Abbildung 2.5: Refactoring und Weiterentwicklung ergänzen sich

Zur Sicherung der Korrektheit semantikerhaltender Transformationen werden keine Verifikationstechniken eingesetzt, sondern die vorhandene Testsammlung genutzt. Unter der Annahme der Existenz einer qualitativ hochwertigen Testsammlung ist die Wahrscheinlichkeit hoch, dass fehlerhafte, also das Verhalten des Systems verändernde Modifikationen erkannt werden. Durch Refactoring werden oft interne Signaturen eines Teilsystems modifiziert, wenn zum Beispiel eine Methode einen zusätzlichen Parameter erhält. Deshalb müssen bestimmte Tests gemeinsam mit dem Code angepasst werden.
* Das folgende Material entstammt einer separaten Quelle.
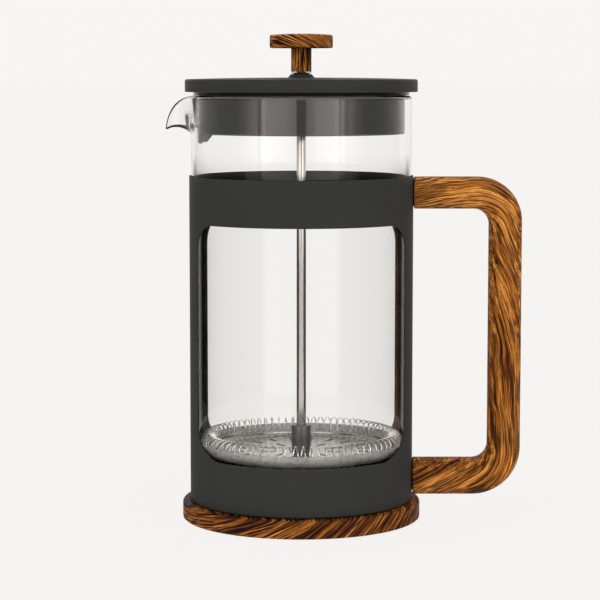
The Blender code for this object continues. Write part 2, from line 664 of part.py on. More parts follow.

In [Pip02] wird sogar vorgeschlagen, im Sinne des Test-First-Ansatzes zunächst die Tests und dann erst den Code einer Refaktorisierung zu unterziehen.

Refactoring-Techniken zielen auf verschiedene Ebenen des Systems. Manche Refactoring-Regeln wirken im Kleinen, andere sind für Modifikation einer Systemarchitektur geeignet. Durch die Möglichkeit, eine bereits im Code realisierte Systemarchitektur zu verbessern, verliert die Notwendigkeit a priori eine korrekte und stabile Systemarchitektur zu definieren an Brisanz. Natürlich sind Modifikationen an der Systemarchitektur kostenintensiv. In XP wird jedoch angenommen, dass die Wartung ungenutzter Systemfunktionalität auf Dauer kostenintensiver ist. Entsprechend dem Prinzip der Einfachheit wird es im XP-Ansatz bevorzugt, die Systemarchitektur einfach zu halten und nur bei Bedarf durch geeignete Refactoring-Schritte zu modifizieren oder zu erweitern.

Während die Definition von Refactoring-Techniken für Java auf Basis von [Fow99] bereits stark im Ausbau ist, existieren nur wenig ähnliche Techniken für UML-Diagramme [SPTJ01].